The final part of my musical education was again carried out by Dylan himself, in what must count among his greatest creations - your friendly DJ , spinnin' the tracks on arguably the greatest radio show ever - Theme Time Radio Hour. The artist name for TTRH on my iPod is 'Uncle Bob', and I think that's the persona Dylan adapted for the show. Since I couldn't get Sirius sattleite radio here in Pakistan, I religiously downloaded the shows on MP3 every week for two years, and they form a priceless part of what I'm not ashamed to call my 'musical education'. Dylan sang a capella , read recipes, mused on all topics under the sun, got taped messages from Tom Waits, and played music from his (and producer Eddie Gorodetsky's) record collection. In each show, I was gauranteed to find one or two absolutely hair raising performances, from artists as varied as Sister Rosetta Tharpe, The Clash, Charlie Parker, Elvis Costello and Los Lobos. It was ballsburstingly exciting for me to listen in each week and discover one brilliant artist after the other. Around the same time that a friend gave me the complete, 93 CD 'Blues Collection' that contained most of the more obscure artists Dylan played on his radio show. (Yes, my friends have impeccable taste). Since then' I've spent many a hour, enjoying the sheer brilliance of people like Professor Longhair, Screamin' Jay Hawkins, Tampa Red, Wynonie Harris et al.

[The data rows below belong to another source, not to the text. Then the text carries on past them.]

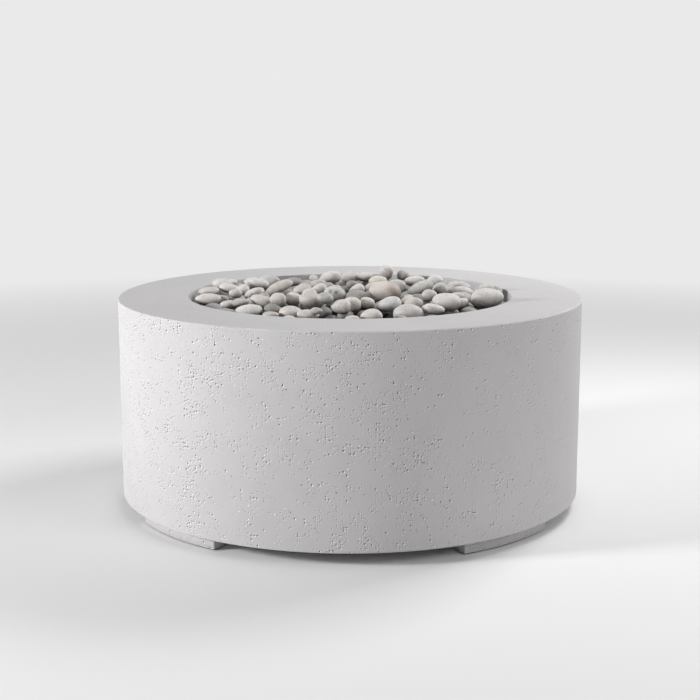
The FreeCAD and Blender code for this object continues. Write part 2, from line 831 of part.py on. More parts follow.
def control_knob():
    z = pocket_centre_height
    back = plate_front + valve_nut_height + push_travel + knob_back_gap
    front = back + knob_length
    skirt = along_y(knob_radius, back, back + knob_skirt, valve_x, z)
    grip = along_y(knob_grip_radius, back + knob_skirt, front, valve_x, z)
    edges = [e for e in grip.Edges if isinstance(e.Curve, Part.Circle)
             and abs(e.Curve.Center.y - front) < 0.01]
    grip = grip.makeFillet(knob_edge_round, edges)
    flutes = []
    for k in range(knob_flutes):
        place = polar(knob_grip_radius + knob_flute_offset, 360.0 / knob_flutes * (k + 0.5))
        flutes.append(along_y(knob_flute_radius, back + knob_skirt, front + 1, valve_x + place.x,
                              z + place.y))
    knob = skirt.fuse(grip.cut(flutes))
    well = along_y(nose_radius + knob_well_gap, back - 1, back + knob_skirt + knob_well_step, valve_x, z)
    return knob.cut([well, stem_solid(sliding_clearance)])


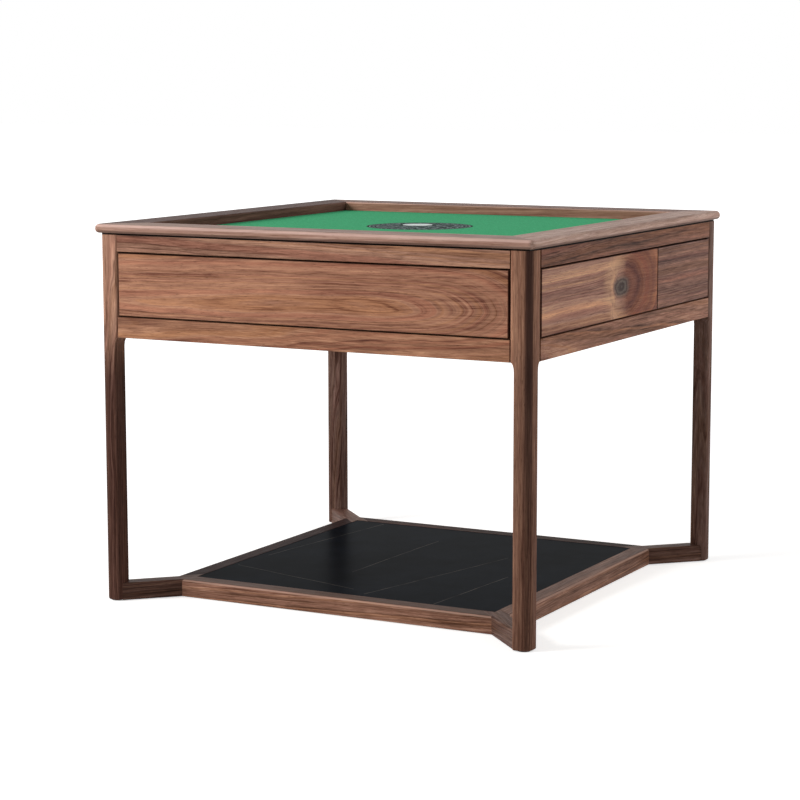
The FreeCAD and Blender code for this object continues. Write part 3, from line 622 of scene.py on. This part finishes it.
def makeZinc():
    # zinc-plated steel: pale grey and half bright, clouded where the plating dulled
    material, tree = startMaterial("zinc_plated_steel")
    coords = addNode(tree, "ShaderNodeTexCoord")
    clouds = addNode(tree, "ShaderNodeTexNoise", {
        "Vector": coords.outputs["Object"], "Scale": 1 / zinc["cloudSize"], "Detail": 3.0,
    })
    colour = fillRamp(addNode(tree, "ShaderNodeValToRGB", {"Fac": clouds}),
                      [(0.3, zinc["dull"]), (0.7, zinc["light"])])
    rough = addNode(tree, "ShaderNodeMapRange", {
        "Value": clouds, "From Min": 0.3, "From Max": 0.7,
        "To Min": zinc["roughness"][0], "To Max": zinc["roughness"][1],
    })
    shader = addNode(tree, "ShaderNodeBsdfPrincipled", {
        "Base Color": colour, "Metallic": 1.0, "Roughness": rough,
    })
    return finishMaterial(material, shader)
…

The debt I owe to Dylan for directly or indirectly introducing me to this absolute musical treasure is enormous. It has provided me (and will continue to provide me) company and companionship in times of happiness, loneliness and sorrow. I can't imagine my life today without having listened to any of the artists mentioned above. On this 24th, when I think about Bob on his 70th birthday, I'll be sure to add another thank-you to a long list, a thank-you to Uncle Bob for introducing me to his 'loyal and much loved companions'.